──────── Input records ────────

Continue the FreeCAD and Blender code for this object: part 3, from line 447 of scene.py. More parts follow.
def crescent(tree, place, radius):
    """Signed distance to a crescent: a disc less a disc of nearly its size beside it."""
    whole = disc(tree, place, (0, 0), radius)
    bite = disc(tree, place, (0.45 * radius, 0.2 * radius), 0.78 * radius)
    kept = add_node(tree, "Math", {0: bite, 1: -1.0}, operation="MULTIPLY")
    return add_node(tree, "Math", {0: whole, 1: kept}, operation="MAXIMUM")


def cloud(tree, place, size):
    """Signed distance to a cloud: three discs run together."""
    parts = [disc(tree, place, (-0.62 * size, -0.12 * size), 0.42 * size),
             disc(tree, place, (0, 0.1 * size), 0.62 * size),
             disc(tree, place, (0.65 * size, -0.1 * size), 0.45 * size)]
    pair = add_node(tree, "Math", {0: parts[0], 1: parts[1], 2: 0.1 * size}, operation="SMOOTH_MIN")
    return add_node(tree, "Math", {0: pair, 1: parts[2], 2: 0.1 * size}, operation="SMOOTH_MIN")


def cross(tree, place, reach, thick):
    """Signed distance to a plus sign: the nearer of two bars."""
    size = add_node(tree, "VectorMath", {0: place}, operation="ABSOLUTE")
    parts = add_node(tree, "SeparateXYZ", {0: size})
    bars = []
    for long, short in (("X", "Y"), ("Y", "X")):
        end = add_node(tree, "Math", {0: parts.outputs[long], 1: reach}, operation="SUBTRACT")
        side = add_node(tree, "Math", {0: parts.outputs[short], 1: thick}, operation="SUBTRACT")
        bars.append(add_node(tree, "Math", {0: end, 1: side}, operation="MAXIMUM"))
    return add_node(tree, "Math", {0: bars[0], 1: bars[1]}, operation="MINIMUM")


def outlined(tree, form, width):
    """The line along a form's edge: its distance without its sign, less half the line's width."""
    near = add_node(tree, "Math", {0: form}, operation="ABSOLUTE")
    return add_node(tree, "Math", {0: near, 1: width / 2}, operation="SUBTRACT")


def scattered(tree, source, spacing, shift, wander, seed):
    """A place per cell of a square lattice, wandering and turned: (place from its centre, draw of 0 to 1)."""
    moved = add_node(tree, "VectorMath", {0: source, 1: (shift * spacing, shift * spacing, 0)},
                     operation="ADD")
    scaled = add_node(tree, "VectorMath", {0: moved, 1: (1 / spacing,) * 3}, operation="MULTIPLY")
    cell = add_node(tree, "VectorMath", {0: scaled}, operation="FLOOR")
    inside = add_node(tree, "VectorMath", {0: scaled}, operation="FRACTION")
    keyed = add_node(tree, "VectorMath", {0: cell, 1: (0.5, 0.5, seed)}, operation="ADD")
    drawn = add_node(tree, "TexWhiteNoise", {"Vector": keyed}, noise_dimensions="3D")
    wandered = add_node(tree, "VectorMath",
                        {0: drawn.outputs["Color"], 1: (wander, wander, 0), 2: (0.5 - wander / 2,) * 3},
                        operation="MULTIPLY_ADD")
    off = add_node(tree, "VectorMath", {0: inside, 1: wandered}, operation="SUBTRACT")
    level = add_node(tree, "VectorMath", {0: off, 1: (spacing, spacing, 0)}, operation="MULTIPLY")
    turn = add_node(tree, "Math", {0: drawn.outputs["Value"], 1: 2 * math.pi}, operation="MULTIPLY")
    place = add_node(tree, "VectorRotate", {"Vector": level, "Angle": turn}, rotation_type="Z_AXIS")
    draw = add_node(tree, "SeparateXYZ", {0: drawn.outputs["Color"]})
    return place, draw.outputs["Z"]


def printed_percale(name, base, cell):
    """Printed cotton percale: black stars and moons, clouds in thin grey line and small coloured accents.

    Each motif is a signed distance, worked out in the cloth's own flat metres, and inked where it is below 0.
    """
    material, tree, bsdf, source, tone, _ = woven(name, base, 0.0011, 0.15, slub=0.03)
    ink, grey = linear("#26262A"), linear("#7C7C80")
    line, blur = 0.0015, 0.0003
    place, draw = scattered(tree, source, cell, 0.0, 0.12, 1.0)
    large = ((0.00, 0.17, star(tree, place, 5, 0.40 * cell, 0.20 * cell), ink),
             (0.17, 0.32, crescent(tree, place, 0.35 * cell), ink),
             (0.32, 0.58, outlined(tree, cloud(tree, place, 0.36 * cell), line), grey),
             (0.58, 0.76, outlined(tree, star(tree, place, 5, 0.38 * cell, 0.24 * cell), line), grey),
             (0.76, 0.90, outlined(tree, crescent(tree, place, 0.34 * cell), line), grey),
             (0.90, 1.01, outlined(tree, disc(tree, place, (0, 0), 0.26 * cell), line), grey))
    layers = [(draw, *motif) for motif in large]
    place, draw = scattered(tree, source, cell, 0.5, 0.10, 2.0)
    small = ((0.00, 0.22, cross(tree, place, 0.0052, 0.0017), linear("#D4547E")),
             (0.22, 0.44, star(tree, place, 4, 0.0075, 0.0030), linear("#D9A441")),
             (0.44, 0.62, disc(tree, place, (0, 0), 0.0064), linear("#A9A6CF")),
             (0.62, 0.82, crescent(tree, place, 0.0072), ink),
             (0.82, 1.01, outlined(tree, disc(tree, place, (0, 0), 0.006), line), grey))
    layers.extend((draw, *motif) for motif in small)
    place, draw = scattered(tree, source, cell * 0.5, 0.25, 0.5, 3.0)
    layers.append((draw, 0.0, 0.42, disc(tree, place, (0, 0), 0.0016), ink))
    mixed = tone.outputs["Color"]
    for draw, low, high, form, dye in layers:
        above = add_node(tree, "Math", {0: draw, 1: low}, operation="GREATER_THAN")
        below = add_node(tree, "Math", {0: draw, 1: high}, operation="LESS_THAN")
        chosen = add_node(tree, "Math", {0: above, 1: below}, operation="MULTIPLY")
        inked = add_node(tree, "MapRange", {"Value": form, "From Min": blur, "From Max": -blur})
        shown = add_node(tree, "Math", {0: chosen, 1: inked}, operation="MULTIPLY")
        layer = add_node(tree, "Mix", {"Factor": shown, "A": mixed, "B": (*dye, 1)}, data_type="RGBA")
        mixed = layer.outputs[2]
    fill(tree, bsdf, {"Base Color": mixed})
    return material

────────
──────── Input records ────────

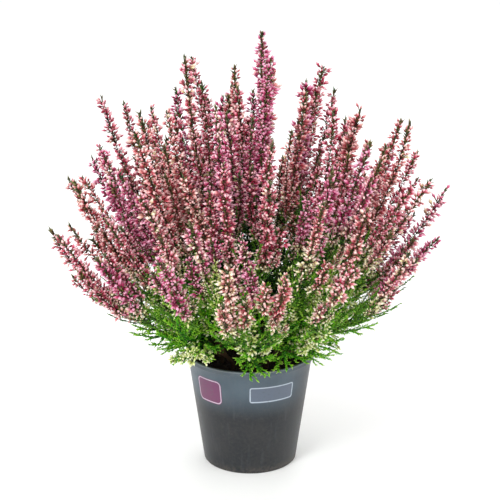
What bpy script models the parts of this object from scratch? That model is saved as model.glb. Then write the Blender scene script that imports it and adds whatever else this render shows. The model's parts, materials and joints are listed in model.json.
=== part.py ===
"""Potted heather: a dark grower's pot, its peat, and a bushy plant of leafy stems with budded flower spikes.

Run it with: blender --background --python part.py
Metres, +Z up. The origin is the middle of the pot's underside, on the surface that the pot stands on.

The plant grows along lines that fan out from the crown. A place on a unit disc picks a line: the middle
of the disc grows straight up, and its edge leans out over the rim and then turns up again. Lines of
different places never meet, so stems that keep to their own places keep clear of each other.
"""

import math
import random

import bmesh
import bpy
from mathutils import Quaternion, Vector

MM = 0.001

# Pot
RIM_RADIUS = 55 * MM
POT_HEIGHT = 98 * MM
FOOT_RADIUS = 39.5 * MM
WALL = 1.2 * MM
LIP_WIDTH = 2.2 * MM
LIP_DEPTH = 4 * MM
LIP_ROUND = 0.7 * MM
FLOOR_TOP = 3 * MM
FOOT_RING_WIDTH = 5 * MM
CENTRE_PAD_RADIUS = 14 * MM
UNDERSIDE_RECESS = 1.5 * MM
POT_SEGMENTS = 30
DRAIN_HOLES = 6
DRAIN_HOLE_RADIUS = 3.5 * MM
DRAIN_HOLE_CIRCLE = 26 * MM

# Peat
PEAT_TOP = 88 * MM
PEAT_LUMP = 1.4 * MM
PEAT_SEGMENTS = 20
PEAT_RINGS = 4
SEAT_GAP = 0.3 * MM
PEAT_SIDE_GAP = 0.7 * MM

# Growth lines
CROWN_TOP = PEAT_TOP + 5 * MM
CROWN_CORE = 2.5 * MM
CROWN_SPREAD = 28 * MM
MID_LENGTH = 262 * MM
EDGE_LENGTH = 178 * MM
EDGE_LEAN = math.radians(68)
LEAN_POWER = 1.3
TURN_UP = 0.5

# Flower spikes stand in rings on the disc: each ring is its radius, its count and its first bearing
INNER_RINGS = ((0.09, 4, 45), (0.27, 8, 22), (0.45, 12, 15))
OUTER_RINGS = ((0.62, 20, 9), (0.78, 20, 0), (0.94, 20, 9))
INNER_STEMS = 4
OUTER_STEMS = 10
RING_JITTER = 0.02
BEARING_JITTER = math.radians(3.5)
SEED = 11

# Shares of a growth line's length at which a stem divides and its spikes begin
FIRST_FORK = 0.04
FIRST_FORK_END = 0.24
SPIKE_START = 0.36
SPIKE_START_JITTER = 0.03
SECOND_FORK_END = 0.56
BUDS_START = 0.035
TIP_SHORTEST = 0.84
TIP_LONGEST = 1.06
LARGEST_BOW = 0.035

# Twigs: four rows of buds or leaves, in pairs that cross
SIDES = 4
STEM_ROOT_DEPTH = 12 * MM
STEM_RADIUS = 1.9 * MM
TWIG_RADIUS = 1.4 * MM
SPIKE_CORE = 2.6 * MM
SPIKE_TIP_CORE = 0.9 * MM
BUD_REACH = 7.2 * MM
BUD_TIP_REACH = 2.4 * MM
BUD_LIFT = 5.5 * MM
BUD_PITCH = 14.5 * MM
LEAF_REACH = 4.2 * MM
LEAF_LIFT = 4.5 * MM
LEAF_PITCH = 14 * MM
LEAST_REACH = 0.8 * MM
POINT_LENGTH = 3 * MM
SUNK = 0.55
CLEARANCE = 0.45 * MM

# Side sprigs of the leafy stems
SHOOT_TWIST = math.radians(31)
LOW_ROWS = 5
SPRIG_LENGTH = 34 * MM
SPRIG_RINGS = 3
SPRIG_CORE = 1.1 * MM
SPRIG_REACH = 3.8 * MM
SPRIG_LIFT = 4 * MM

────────

§ **Aim of the task**
Give again only the lines from the one bearing "Continue the FreeCAD" through the one bearing "parts[2], 2: 0.1", exactly as they stand.

§ **Task solution**
Continue the FreeCAD and Blender code for this object: part 3, from line 447 of scene.py. More parts follow.
def crescent(tree, place, radius):
    """Signed distance to a crescent: a disc less a disc of nearly its size beside it."""
    whole = disc(tree, place, (0, 0), radius)
    bite = disc(tree, place, (0.45 * radius, 0.2 * radius), 0.78 * radius)
    kept = add_node(tree, "Math", {0: bite, 1: -1.0}, operation="MULTIPLY")
    return add_node(tree, "Math", {0: whole, 1: kept}, operation="MAXIMUM")


def cloud(tree, place, size):
    """Signed distance to a cloud: three discs run together."""
    parts = [disc(tree, place, (-0.62 * size, -0.12 * size), 0.42 * size),
             disc(tree, place, (0, 0.1 * size), 0.62 * size),
             disc(tree, place, (0.65 * size, -0.1 * size), 0.45 * size)]
    pair = add_node(tree, "Math", {0: parts[0], 1: parts[1], 2: 0.1 * size}, operation="SMOOTH_MIN")
    return add_node(tree, "Math", {0: pair, 1: parts[2], 2: 0.1 * size}, operation="SMOOTH_MIN")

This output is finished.